Sharing that philosophy was the long-running TV show, "Your Hit Parade." They counted down the nation's Top 10 songs, indifferent to whose versions were the best sellers.
2. Then there was Billboard's separate Disc Jockey chart, published up until the week before they introduced the Hot 100 (August 1958). The Jockey chart sometimes included versions of songs by artists other than those with the biggest hit versions on the Best Sellers and Top 100 charts.
3. Billboard discontinued including Christmas records on the Hot 100 after 1962.
4. Cash Box sometimes included EPs on their singles charts, while Billboard usually listed individual tracks from those EPs.
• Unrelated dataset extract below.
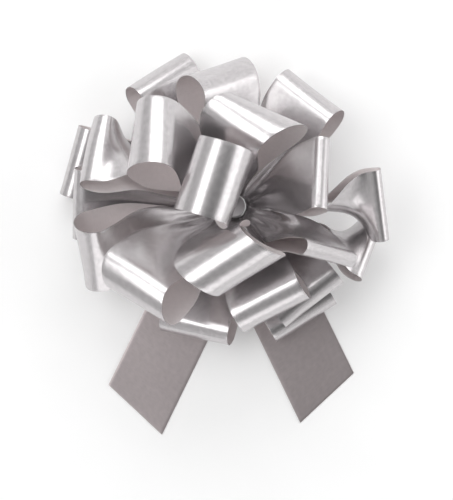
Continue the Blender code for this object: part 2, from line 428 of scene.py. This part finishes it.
def make_world():
    """Pale surroundings with one dark patch near the zenith, which gives the satin its dark bands."""
    world = bpy.data.worlds.new("studio")
    world.use_nodes = True
    tree = world.node_tree
    place = tree.nodes.new("ShaderNodeTexCoord")
    toward = tree.nodes.new("ShaderNodeVectorMath")
    toward.operation = "DOT_PRODUCT"
    toward.inputs[1].default_value = direction(*DARK_PATCH)
    shade = tree.nodes.new("ShaderNodeValToRGB")
    ramp = shade.color_ramp.elements
    ramp[0].position, level = SURROUNDINGS[0]
    ramp[0].color = (level, level, level, 1)
    ramp[1].position, level = SURROUNDINGS[-1]
    ramp[1].color = (level, level, level, 1)
    for position, level in SURROUNDINGS[1:-1]:
        ramp.new(position).color = (level, level, level, 1)
    tree.links.new(place.outputs["Generated"], toward.inputs[0])
    tree.links.new(toward.outputs["Value"], shade.inputs["Fac"])
    tree.links.new(shade.outputs["Color"], tree.nodes["Background"].inputs["Color"])
    split = tree.nodes.new("ShaderNodeSeparateXYZ")
    sideways = tree.nodes.new("ShaderNodeMath")
    sideways.operation = "MULTIPLY_ADD"
    sideways.inputs[1].default_value = SIDE_GAIN
    sideways.inputs[2].default_value = 1 - SIDE_GAIN
    tree.links.new(place.outputs["Generated"], split.inputs["Vector"])
    tree.links.new(split.outputs["X"], sideways.inputs[0])
    tree.links.new(sideways.outputs["Value"], tree.nodes["Background"].inputs["Strength"])
    bpy.context.scene.world = world


def make_camera():
    """A long lens straight above the bow, its up direction along +Y."""
    camera = bpy.data.cameras.new("camera")
    camera.sensor_fit = "VERTICAL"
    camera.sensor_height = SENSOR_HEIGHT
    camera.lens = SENSOR_HEIGHT * CAMERA_HEIGHT / VIEW_HEIGHT
    holder = bpy.data.objects.new("camera", camera)
    holder.location = (*VIEW_CENTRE, CAMERA_HEIGHT)
    bpy.context.scene.collection.objects.link(holder)
    bpy.context.scene.camera = holder


def make_ribbons():
    """All loops and tails, in the order of their names."""
    face = ribbon_material("satin face", (0.61, 0.586, 0.594), roughness=0.27, metallic=0.86, contrast=0.12)
    back = ribbon_material("satin back", (0.84, 0.79, 0.79), roughness=0.5, metallic=0.25, contrast=0.05)
    # The tails are the same satin as the face with painted shade: a darker, warmer colour for the dark
    # zenith that they reflect lying flat
    tail_satin_painted_shade = ribbon_material("satin tail", (0.57, 0.51, 0.515), roughness=0.38, metallic=1.0, contrast=0.09)
    loops = sorted(name for name in frame["nodes"] if "_loop_" in name)
    for number, name in enumerate(loops):
        make_loop(name, number, face, back)
    for number, name in enumerate(("left_tail", "right_tail")):
        make_tail(name, number, tail_satin_painted_shade, back)


def dress_core():
    """Gives the seals and the strings, which keep their CAD shapes, their materials."""
    sealed = crimped_material("sealed ribbon", (0.45, 0.43, 0.44), ridges=900.0, roughness=0.4)
    string = crimped_material("pull string", (0.62, 0.6, 0.6), ridges=1500.0, roughness=0.3)
    for name, node in frame["nodes"].items():
        if "seal" in name or "string" in name:
            node.data.materials.clear()
            node.data.materials.append(string if "string" in name else sealed)


def light_studio():
    """The surroundings and four softboxes, whose reflections are the bright bands on the satin."""
    make_world()
    make_softbox("key", azimuth=165, tilt=30, size=(0.9, 0.55), brightness=2.8)
    make_softbox("top", azimuth=90, tilt=50, size=(1.0, 0.5), brightness=2.4)
    make_softbox("right", azimuth=0, tilt=64, size=(1.0, 0.7), brightness=1.3)
    make_softbox("bottom", azimuth=270, tilt=68, size=(1.0, 0.6), brightness=1.0)
    bpy.context.scene.view_settings.view_transform = "Standard"


make_ribbons()
dress_core()
make_floor()
light_studio()
make_camera()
With all that in mind, here are the candidates for highest peaking records exclusive to each magazine's singles charts (1956 through 1989).
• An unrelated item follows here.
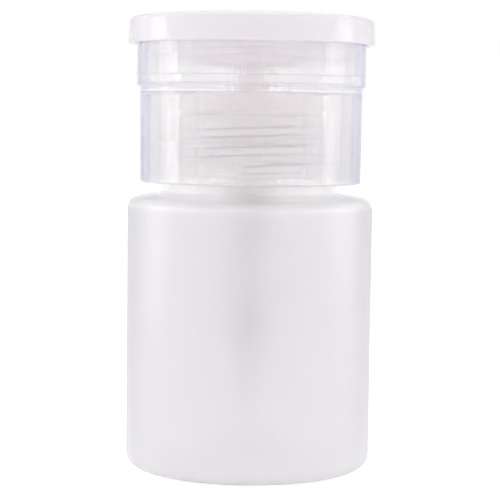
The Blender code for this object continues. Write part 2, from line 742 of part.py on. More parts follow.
def make_dish():
    """Press dish: rim, sloping floor that drains to the middle, boss and hub for the stem."""
    rim_bore = DISH_RADIUS - DISH_WALL
    floor_under = DISH_RIM_BASE + DISH_RIM_DROP
    floor_top = DISH_LOW + DISH_WALL
    section = [
        (DISH_RADIUS, DISH_RIM_BASE + DISH_RIM_HEIGHT, EDGE_ROUND),
        (DISH_RADIUS, DISH_RIM_BASE, 0),
        (rim_bore, DISH_RIM_BASE, 0),
        (rim_bore, floor_under, 0),
        (DISH_FLOOR_RADIUS, DISH_LOW, 0),
        (HUB_RADIUS, DISH_LOW, 0),
        (HUB_RADIUS, HUB_BASE, EDGE_ROUND),
        (HUB_BORE, HUB_BASE, 0),
        (HUB_BORE, BOSS_TOP, 0),
        (HUB_BORE + BOSS_WALL, BOSS_TOP, 0),
        (HUB_BORE + BOSS_WALL, floor_top, 0),
        (DISH_FLOOR_RADIUS, floor_top, 0),
        (rim_bore, floor_under + DISH_WALL, DISH_FILLET),
        (rim_bore, DISH_RIM_BASE + DISH_RIM_HEIGHT, EDGE_ROUND),
    ]
    return turned("press_dish", section, natural, BIG_STEPS)


def make_nozzle_cap(ball_centre):
    """Pierced cap on the dish's boss that keeps the outlet ball in its chamber."""
    ceiling = ball_centre + BALL_RADIUS + BALL_TRAVEL
    sleeve_base = STEM_TOP + FIT
    dome = BALL_CHAMBER + NOZZLE_WALL
    flange_top = NOZZLE_BASE + NOZZLE_FLANGE_HEIGHT
    section = [
        (dome, ceiling + NOZZLE_WALL, EDGE_ROUND),
        (dome, flange_top, 0),
        (STEM_RADIUS + NOZZLE_FLANGE_WIDTH, flange_top, 0),
        (STEM_RADIUS + NOZZLE_FLANGE_WIDTH, NOZZLE_BASE, 0),
        (BALL_CHAMBER + NOZZLE_SLEEVE_WALL, NOZZLE_BASE, 0),
        (BALL_CHAMBER + NOZZLE_SLEEVE_WALL, sleeve_base, 0),
        (BALL_CHAMBER, sleeve_base, 0),
        (BALL_CHAMBER, ceiling, 0),
        (NOZZLE_HOLE, ceiling, 0),
        (NOZZLE_HOLE, ceiling + NOZZLE_WALL, 0),
    ]
    return turned("nozzle_cap", section, natural)


def crown_line(rim_height, radii):
    """Section corners along the lid's crown, whose curve comes down to rim_height at the lid's radius."""
    return [(radius, rim_height + LID_CROWN * (1 - (radius / LID_RADIUS) ** 2), 0) for radius in radii]


def make_lid(nozzle_top):
    """Flip lid: crowned top, short skirt, sealing plug over the nozzle, hinge arm and trunnions."""
    top_radius = LID_RADIUS - LID_TAPER
    inner_radius = LID_BORE - LID_ROUND
    inner_step = (inner_radius - PLUG_RADIUS) / LID_CROWN_STEPS
    plug_bore = PLUG_RADIUS - PLUG_WALL
    plug_base = nozzle_top + FIT
    section = [
        *crown_line(LID_EDGE, [top_radius * step / LID_CROWN_STEPS for step in range(LID_CROWN_STEPS)]),
        (top_radius, LID_EDGE, LID_ROUND),
        (LID_RADIUS, LID_BASE, EDGE_ROUND),
        (LID_BORE, LID_BASE, EDGE_ROUND),
        (LID_BORE, LID_CEILING, EDGE_ROUND),
        *crown_line(LID_CEILING, [inner_radius - inner_step * step for step in range(LID_CROWN_STEPS + 1)]),
        (PLUG_RADIUS, plug_base, EDGE_ROUND),
        (plug_bore, plug_base, 0),
        *crown_line(LID_CEILING, [plug_bore, 0]),
    ]
    hinge = bpy.data.objects.new("lid_hinge", None)
    hinge.location = (0, HINGE_REACH, HINGE_HEIGHT)
    parts.objects.link(hinge)
    lid = turned("flip_lid", section, natural, BIG_STEPS, ring=False)
    arm_top = LID_BASE + HINGE_DROP / 2
    arm_wall = LID_BORE + LID_WALL / 4
    arm_outline = [
        (arm_wall, arm_top),
        (LID_RADIUS - LID_WALL / 4, arm_top),
        (HINGE_REACH + HINGE_BARREL, HINGE_HEIGHT),
        (HINGE_REACH - HINGE_BARREL, HINGE_HEIGHT),
    ]
    arm = plate_across_x("lid_arm", arm_outline, 2 * HINGE_HALF_WIDTH, 0)
    barrel = rod_across_x("lid_barrel", HINGE_BARREL, 2 * HINGE_HALF_WIDTH, 0, HINGE_REACH, HINGE_HEIGHT)
    trunnion_length = 2 * (HINGE_HALF_WIDTH + FIT + LUG_THICKNESS)
    trunnions = rod_across_x(
        "lid_trunnions", TRUNNION_RADIUS, trunnion_length, 0, HINGE_REACH, HINGE_HEIGHT
    )
    for tool in (arm, barrel, trunnions):
        combine(lid, tool, "UNION")
    lid.parent = hinge
    lid.location = -hinge.location
    return lid


make_bottle()
make_closure()
make_gasket()
make_housing()
make_chaplet()
make_dip_tube()
inlet_apex = BALL_CONE_TOP - BALL_CHAMBER
outlet_apex = STEM_TOP - STEM_SEAT_RADIUS
outlet_centre = ball_height(outlet_apex)
make_ball("inlet_ball", ball_height(inlet_apex))
make_spring()
make_plunger()
make_piston()
make_stem()
make_ball("outlet_ball", outlet_centre)
make_dish()
make_nozzle_cap(outlet_centre)
make_lid(outlet_centre + BALL_RADIUS + BALL_TRAVEL + NOZZLE_WALL)
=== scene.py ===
"""Nail polish remover pump: frosted bottle, clear natural closure with a press dish, and flip lid."""
import math

import bpy
from mathutils import Matrix, Vector


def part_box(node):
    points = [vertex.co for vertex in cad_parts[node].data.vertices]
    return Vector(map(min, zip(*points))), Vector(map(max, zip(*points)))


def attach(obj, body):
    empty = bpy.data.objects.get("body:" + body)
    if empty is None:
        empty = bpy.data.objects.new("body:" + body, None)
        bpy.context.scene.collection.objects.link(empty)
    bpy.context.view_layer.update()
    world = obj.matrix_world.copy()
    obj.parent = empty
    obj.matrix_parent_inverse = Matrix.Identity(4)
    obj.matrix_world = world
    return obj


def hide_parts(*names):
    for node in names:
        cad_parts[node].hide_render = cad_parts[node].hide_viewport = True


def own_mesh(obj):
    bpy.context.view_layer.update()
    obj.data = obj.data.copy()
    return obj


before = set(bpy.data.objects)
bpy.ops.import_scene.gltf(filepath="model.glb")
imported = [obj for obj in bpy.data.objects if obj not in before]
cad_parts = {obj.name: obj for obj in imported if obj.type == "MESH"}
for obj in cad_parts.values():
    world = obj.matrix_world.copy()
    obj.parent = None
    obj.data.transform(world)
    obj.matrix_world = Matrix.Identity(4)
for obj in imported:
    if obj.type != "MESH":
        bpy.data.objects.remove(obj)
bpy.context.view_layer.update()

# Bottle
# The bottle is blow moulded in natural polyethylene with a fine frosted skin. It stands on a foot ring
# round a shallow push-up, and its neck carries a right-handed thread of 24 mm with 3.175 mm pitch.
MM = 0.001
TURN_STEPS = 144
THREAD_STEPS = 72
PITCH = 3.175 * MM
FADE_TURNS = 0.14
FADE_HEAD_START = 0.6
WELD = 0.004 * MM
ARC_STEP = math.radians(13)
PLASTIC_IOR = 1.45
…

Remember, "The Letter" (1992) is now out of the picture.
"Snoopy's Christmas," by The Royal Guardsmen (Laurie 3416), peaked at No. 10 on Cash Box in December 1967. It could, however, be disqualified because Christmas records were disallowed on Billboard's Hot 100.
Elvis Presley's "King Creole" EP (RCA Victor EPA-4319) peaked at No. 20 on the Cash Box Top 100 in September 1958. None of the four individual tracks on the EP ("King Creole"; "New Orleans"; "As Long As I Have You"; "Lover Doll") charted on the Hot 100, but at that time Billboard did not include EPs on that chart, so this one might not qualify.
If those two are eliminated, then the answer is "Kid Stuff," by the McGuire Sisters (Coral 61771). It peaked at No. 36 on the February 23, 1957 Cash Box Best Sellers chart, yet never appeared on any Billboard charts.
Determining which records qualify gets even more complicated.
If the pre-Hot 100 Disc Jockey charts are included, then it's "Silhouettes," by the Diamonds (Mercury 71197). This peaked at No. 10 on the DJ chart in November 1957 even though their version reached only No, 60 on Billboard's Top 100 chart.
"Silhouettes" was also affected by Cash Box's policy of listing more than one version of a song. The Rays recording was the only one designated a "best-selling version" on Cash Box. Whether the Diamonds' version would have charted had sales for each version been compiled separately is unknown.
The same mystery applies to two others in the 1950s:
"A Theme from the Threepenny Opera (Mack The Knife)," by Louis Armstrong (Columbia 40587), peaked at No. 20 on Billboard's Top 100 in March 1956, and Lawrence Welk's "Last Date" (Dot 16145) reached No. 21 on the Hot 100 in December 1960.
If the above three are eliminated, the next contender is "Topsy I," by Cozy Cole (flip side of "Topsy II," the smash hit ).
Since Billboard and Cash Box listed both titles of double-sided hits separately at the time, the absence of "Topsy I" on the Cash Box Top 100, and its peak position of No. 27 on Billboard, makes it the highest ranking Billboard-only song, without competing versions.
Cash Box specifically showed "Topsy II" on their charts, so there was never a thought of combining the two parts into the same listing.
A gigantic "thank you" is extended to Cash Box archivist, Randy Price, for sharing his valuable research with us this week. Without Randy's input, I probably wouldn't have attempted a reply to this question.
IZ ZAT SO? In the early 1950s, it would not be unusual to find 60 to 80 different recordings shown for just the Cash Box Top 10 titles, each listed in alphabetical order by label name (good for Capitol, not so much for Victor).
In the early '60s, when there were fewer cover versions anyway, the number of Top 10 entries dropped to between 10 and 20.